もちろん「由美子さ〜ん」はウソである。高齢者の一人暮らしという当てが外れて、相手はガチャ切りしたのだった。
母はこんな電話を、気丈にも撃退し続けていたのだった。
「『僕です』と言って電話をかけてくる人もおるけど、息子の声は間違えんよ」
「すごいねぇ……」
不覚にも胸が詰まった。
長閑な田舎町の高齢者をねらう連中に厳罰を
新型コロナウイルスの流行以前は2〜3か月に1度、様子を見に帰って近況をたっぷり聞いて(聞かされて?)いたのだが、ここ1年以上は無沙汰をしていた。
母が暮らしているのは、中国地方の小さな町だ。この地で母は50代まで看護師として働き、父が倒れたのを機に仕事を辞めた。父の逝去後は、地域のボランティアなどしながら日々を送っている。
昭和の終わりごろベッドタウンとなって農地の間に建売住宅やアパートが点在するようになった町だけに高齢者も多い。
母の話では、近所の高齢者が訪問販売などの被害者になったという。
「○○(近所)のおばあちゃん、あなたも知ってるでしょ。少し認知症が入っていたんだけれど、『布団を見せてほしい』と若い業者が上がり込んできたんよ」
若い男は「布団が古くて身体によくないから下取りする」といって、1週間前に子どもや孫が贈ったばかりの高級な羽布団を持ち去り、代わりに安物の羽布団のクレジット契約を、何十万円かで結ばせたそうだ。

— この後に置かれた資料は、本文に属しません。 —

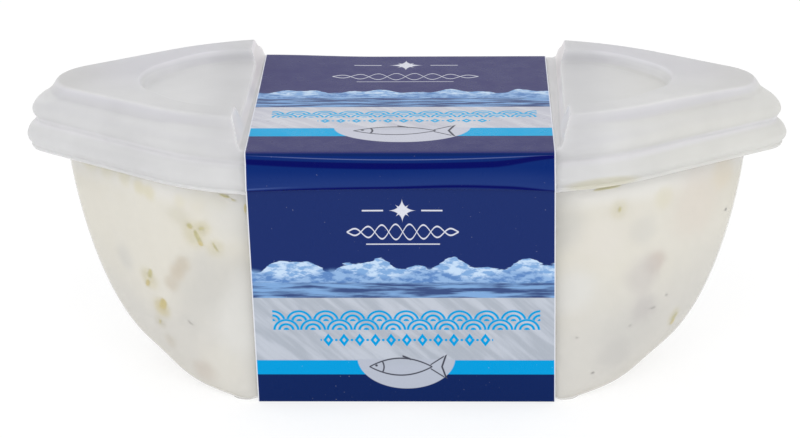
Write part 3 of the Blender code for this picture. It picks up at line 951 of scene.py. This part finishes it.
# Painted sheen on the top's badge
TOP_BADGE_SHEEN = screen_colour(198, 200, 213)
PALE = screen_colour(226, 228, 238)
CREST = screen_colour(196, 218, 242)
WAVE = screen_colour(128, 168, 216)
DEEP_WAVE = screen_colour(84, 124, 184)
WATER = screen_colour(60, 80, 128)
LINE = screen_colour(70, 72, 84)
BLUR = 0.07                  # half the width of a printed edge
CHAIN_LINE = 0.17            # half the widths of the chain's lines and of the two thin rules
STAR_RULE = 0.16
CHAIN_RULE = 0.12
DOT = 0.28                   # radius of the dots between the lozenges


def inside(value, low, high, blur=BLUR):
    """1 where a value lies between two limits, with soft edges."""
    return below(value, high, blur) * value.rise(low - blur, low + blur)


def star(across, along, size):
    """A star of four long and four short points."""
    def four(p, q, reach):
        return below((abs(p) / reach) ** 0.55 + (abs(q) / reach) ** 0.55, 1.0, 0.06)

    turned = (across + along) * 0.7071
    other = (across - along) * 0.7071
    return four(across, along, size).most(four(turned, other, size * 0.72))


def chain(across, along, half_width, height):
    """Two waving lines that cross to form a chain, lower towards its ends."""
    swing = (across * (math.pi * 4.0 / half_width)).sine()
    swing = swing * (1.0 - (across / half_width) ** 2.0 * 0.75) * (height / 2.0)
    line = below(abs(along - swing), CHAIN_LINE, BLUR)
    other = below(abs(along + swing), CHAIN_LINE, BLUR)
    return line.most(other) * below(abs(across), half_width, BLUR)


def from_cell(across, start, pitch, shift=0.0):
    """The place across within one cell of a row, counted from the cell's middle."""
    cell = (across - start) / pitch + shift
    return (cell - cell.math("FLOOR", cell) - 0.5) * pitch


def scales(across, along, start, end, low, high, cells):
    """Two staggered rows of round scales with rings, between two heights."""
    pitch = (end - start) / cells
    size = pitch / 2.0

    def radius(shift, foot):
        p = from_cell(across, start, pitch, shift)
        q = foot - along
        return (p ** 2.0 + q ** 2.0) ** 0.5 / size * q.rise(-0.05, 0.05, 99.0, 1.0)

    def rings(r):
        outer, inner = inside(r, 0.80, 0.985, 0.03), inside(r, 0.42, 0.62, 0.03)
        return outer.most(inner).most(below(r, 0.22, 0.03))

    near = radius(0.0, high)
    far = radius(0.5, low + size)
    hidden = below(near, 1.0, 0.02)
    return rings(near).most(rings(far) * (1.0 - hidden)) * inside(across, start, end)


def lozenges(across, along, start, end, low, high, cells):
    """A row of lozenges with a hole in each and dots between them."""
    pitch = (end - start) / cells
    p = from_cell(across, start, pitch)
    q = along - (low + high) / 2.0
    reach = abs(p) / (pitch * 0.33) + abs(q) / ((high - low) / 2.0)
    lozenge = below(reach, 1.0, 0.06) - below(reach, 0.35, 0.06)
    dot = below(((abs(p) - pitch / 2.0) ** 2.0 + q ** 2.0) ** 0.5, DOT, BLUR)
    return lozenge.most(dot) * inside(across, start, end)


def little_fish(across, along, length):
    """Line drawing of a plain fish that swims to the left: its lines, and its shade.

    All numbers are shares of half its length.
    """
    p = across / (length / 2.0)
    q = along / (length / 2.0)
    line, blur = 0.022, 0.012
    half_body = 0.27 * (1.0 - ((p + 0.15) / 0.83) ** 2.0)
    half_tail = (p - 0.6) * 0.75 + 0.03
    in_body = below(abs(q) - half_body, 0.0, 0.01)
    body = inside(abs(q) - half_body, -line, line, blur) * inside(p, -0.99, 0.69, 0.01)
    tail = inside(abs(q) - half_tail, -line, line, blur) * inside(p, 0.64, 1.0, 0.01)
    tail_end = inside(p - abs(q) * 0.3, 0.92, 0.97, blur) * below(abs(q) - half_tail, 0.0, 0.01)
    gill = inside(((p + 0.98) ** 2.0 + q ** 2.0) ** 0.5, 0.36, 0.40, blur) * in_body
    eye = below(((p + 0.80) ** 2.0 + (q + 0.04) ** 2.0) ** 0.5, 0.035, blur)
    fin = inside(q + half_body - (p - 0.1) * 0.35, -0.03, 0.03, blur) * inside(p, -0.1, 0.12, 0.01)
    lines = body.most(tail).most(tail_end).most(gill).most(eye).most(fin)
    return lines, in_body * q.rise(-0.16, 0.02, 0.55, 0.05)


def ridges(across, waves):
    """Height of a row of crests, a sum of waves: turn for each mm, start and height."""
    height = 0.0
    for turn, begin, swing in waves:
        height = (across * turn + begin).sine() * swing + height
    return height


def veined(p, q, fine_p, fine_q, layer, detail, roughness=0.5):
    """Noise over the card that is drawn out, by how fine it is along each of two directions."""
    stretched = p.node("CombineXYZ", {}, {0: p * fine_p, 1: q * fine_q, 2: layer})
    return stretched.mottle(1.0, detail, roughness)


def panel(place, u, v, at, ground):
    """The colour of one panel's print, from the places of its parts down the card."""
    size = at["size"]
    across_middle = u - at["middle"]
    beside = abs(across_middle) / size
    # A star between two rules, and below it a chain with a rule of its own
    emblem = star(across_middle, v - at["star"], size * 2.6)
    rules = below(abs(v - at["star"]), STAR_RULE, BLUR) * inside(beside, 3.6, 7.6)
    knot = chain(across_middle, v - at["chain"], size * 10.6, size * 3.4)
    rule = below(abs(v - at["chain"] - size * 2.7), CHAIN_RULE, BLUR) * below(beside, 7.0, BLUR)
    colour = (emblem.most(rules).most(knot).most(rule) * 0.9).mixed(ground, PALE)
    # Pale crests with darker ones before them, over streaked water
    spray = (place.times((1.0, 1.0, 3.0)).mottle(260.0, 4.0) - 0.5) * 2.0
    facet = veined(u, v, 0.45, 0.9, 5.0, 4.0, 0.6)
    crest = v - at["crest"] - (ridges(u, FAR_WAVES) + spray) * at["swell"]
    colour = crest.rise(-0.12, 0.12).mixed(colour, facet.rise(0.42, 0.58).mixed(WAVE, CREST))
    near_crest = v - at["crest"] - (ridges(u, NEAR_WAVES) + 1.5) * at["swell"]
    deeper = facet.rise(0.4, 0.6).mixed(DEEP_WAVE, WAVE)
    colour = (near_crest.rise(-0.5, 0.9) * 0.8).mixed(colour, deeper)
    water = veined(u, v, 0.10, 0.9, 0.0, 4.0).rise(0.40, 0.62).mixed(WATER, WAVE)
    colour = v.rise(at["water"] - 0.3, at["water"] + 0.3).mixed(colour, water)
    # A silver field that carries scales and lozenges, and stripes below it
    silk = veined(u + v, v - u, 0.05, 0.35, 2.0, 3.0)
    silver = silk.rise(0.35, 0.6).mixed(*at["silks"])
    colour = v.rise(at["silver"] - BLUR, at["silver"] + BLUR).mixed(colour, silver)
    rows = scales(u, v, *SCALE_ENDS, *at["scales"], SCALE_CELLS)
    rows = rows.most(lozenges(u, v, *LOZENGE_ENDS, *at["lozenges"], LOZENGE_CELLS))
    colour = rows.mixed(colour, at["cyan"])
    stripe, foot = at["stripe"]
    colour = v.rise(stripe - BLUR, stripe + BLUR).mixed(colour, at["cyan"])
    colour = v.rise(foot - BLUR, foot + BLUR).mixed(colour, at["foot"])
    # A pale oval that hangs down over them from the silver field, with a fish in it
    centre, half_length, half_height = at["badge"]
    reach = (across_middle / half_length) ** 2.0 + ((v - centre) / half_height) ** 2.0
    oval = below(reach ** 0.5, 1.0, 0.012) * v.rise(stripe - 0.5, stripe)
    colour = oval.mixed(colour, at["oval"])
    lines, shade = little_fish(across_middle, v - at["fish"][0], at["fish"][1])
    colour = (shade * 0.7).mixed(colour, SILVER_DARK)
    return lines.mixed(colour, LINE)


# Waves of the crests: turn for each mm, start and height
FAR_WAVES = ((0.41, 0.8, 0.8), (0.93, 2.1, 0.5))
NEAR_WAVES = ((0.36, 3.0, 0.8),)
# Left and right end of the two rows on the silver field, and how many each row holds
SCALE_ENDS = (-25.4, 26.2)
SCALE_CELLS = 10
LOZENGE_ENDS = (-16.3, 17.1)
LOZENGE_CELLS = 11
# Places in mm down the card, from the middle of its top to the front. On the top those
# towards the back are below 0. A badge and a fish give their middle's place, then their size
FRONT = {
    "middle": 0.2, "star": 46.0, "size": 1.0, "chain": 50.7, "crest": 58.0, "swell": 1.25,
    "water": 62.1, "silver": 65.5, "scales": (68.3, 72.9), "lozenges": (73.7, 76.7),
    "stripe": (79.9, 83.2), "badge": (79.3, 9.5, 7.2), "fish": (81.4, 14.6),
    "silks": (SILVER, SILVER_DARK), "cyan": CYAN, "oval": BADGE, "foot": NAVY_LOW,
}
TOP = {
    "middle": 0.2, "star": -26.5, "size": 1.4, "chain": -18.0, "crest": -7.2, "swell": 1.2,
    "water": -2.4, "silver": 3.9, "scales": (6.5, 11.0), "lozenges": (12.1, 14.6),
    "stripe": (18.2, 23.5), "badge": (17.6, 13.1, 9.8), "fish": (20.0, 18.9),
    "silks": (TOP_SILVER_SHEEN, TOP_SILVER_DARK_SHEEN), "cyan": TOP_CYAN_SHEEN, "oval": TOP_BADGE_SHEEN, "foot": TOP_NAVY_SHEEN,
}
# Bands of the creases' painted light and shade, counted down the card as the print is
FOLD_SHADE = (33.9, 34.45)
HIGHLIGHT_LINE = (35.08, 35.24)
HOLLOW_SHADE = (35.9, 37.15)
BEAD_STREAK = (40.0, 40.25)
BEAD_SHADOW = (40.45, 41.0)
FOLD_AT = (33.75, 33.95)     # where the top's print goes over to the side's
BASE_AT = (89.6, 89.9)       # and the side's to the plain base
WHITE_MARGIN = 0.2
print_ink, ink, shader = new_material("printed_card", {
    "Specular IOR Level": 0.045, "IOR": 1.5})
place = ink.own_place()
card_place = ink.node("UVMap", {"uv_map": "card"}, {})
across, along = card_place.part(0), card_place.part(1)
front = along.rise(-33.5, -33.4, -1.0, 1.0)
depth = abs(along)
fibre = place.mottle(2200.0, 2.0)
specks = place.mottle(1900.0, 1.0).rise(0.76, 0.82)
scuff = place.times((1.0, 1.0, 0.4)).mottle(300.0, 4.0)
# Painted light and shade on the varnished ink, in bands that bow across the card: painted shade
# where the card is pressed in at the fold and in the hollow below it, painted light on the belly
# above the lid's lower bead and a painted shadow under it. A fine painted highlight runs above the
# hollow, and a painted streak of light along the bead's left half
aside = (across / SLEEVE_HALF_WIDTH) ** 2.0
crease = depth + aside * 0.5
hollow = depth + aside * 0.25 + across.rise(17.0, 30.0) * 1.3
bead = depth - aside * 0.45 + across.rise(-4.0, 14.0) * across.rise(20.0, 31.0, 0.5, 0.0)
# Painted light on the belly and painted shadow under the lower bead
navy_light_and_shade = bead.rise(37.0, 40.2).mixed(NAVY, screen_colour(30, 53, 118))
navy_light_and_shade = bead.rise(40.3, 40.7).mixed(navy_light_and_shade, NAVY_MIDDLE)
navy_light_and_shade = inside(bead, *BEAD_SHADOW, 0.2).mixed(navy_light_and_shade, NAVY_CREASE_SHADE)
streak = inside(bead, *BEAD_STREAK, 0.12) * across.rise(-29.0, -17.0, 0.35, 0.0)
navy_light_and_shade = streak.mixed(navy_light_and_shade, screen_colour(96, 118, 180))
navy_light_and_shade = (inside(depth, *FOLD_SHADE, 0.15) * 0.8).mixed(navy_light_and_shade, NAVY_LOW)
navy_light_and_shade = inside(hollow, *HOLLOW_SHADE, 0.2).mixed(navy_light_and_shade, NAVY_CREASE_SHADE)
# A painted highlight on the card's rounding below the fold
highlight_above_hollow = inside(crease, *HIGHLIGHT_LINE, 0.08) * (0.38 - aside * 0.22)
navy_light_and_shade = highlight_above_hollow.mixed(navy_light_and_shade, screen_colour(150, 164, 214))
side_print = panel(place, across * front, depth, FRONT, navy_light_and_shade)
# The top's ground: painted sheen, mottled by scuffs
scuffed_sheen = scuff.rise(0.3, 0.7).mixed(TOP_NAVY_SHEEN, screen_colour(61, 60, 109))
colour = depth.rise(*FOLD_AT).mixed(panel(place, across, along, TOP, scuffed_sheen), side_print)
colour = depth.rise(*BASE_AT).mixed(colour, NAVY_LOW)
colour = (specks * 0.16).mixed(colour, PALE)
margin = below(abs(across), SLEEVE_HALF_WIDTH - WHITE_MARGIN, 0.04)
colour = margin.mixed(screen_colour(226, 228, 236), colour)
coat(shader,
     Base_Color=colour,
     Roughness=scuff.rise(0.3, 0.7, 0.26, 0.36),
     Normal=(fibre + scuff).relief(0.00006, 0.5))
new_piece("card_sleeve", sleeve_form, print_ink, "sleeve", 50.0)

さらに掃除機や浄水器などの購入を持ちかけられ、「お金がない」と断ったのに「クレジットだから毎月1万円もかかりませんよ。おばあちゃんの年金で大丈夫」と勧められやはりクレジットの契約をさせられてしまった。
布団、掃除機、浄水器などそれぞれが毎月およそ1万円の引き落としという契約である。
布団だけではなく、わずかばかりの貴金属や息子のレコードコレクションも「下取り」と称して持ち去られたらしい。
数日後、訪ねてきた息子が、羽布団が替わっていることに気づき大騒ぎになったという。クレジット契約はクーリング・オフ期間内で解除されたが、レコードコレクションなどは返ってこなかったらしい。
私が小学生のころ、夏の夜はどの家も窓を開け放って寝ていているような長閑な田舎町だった。高齢化してきた純朴な人たちを食いものにする連中には、厳罰を科してほしいものだとつくづく思う。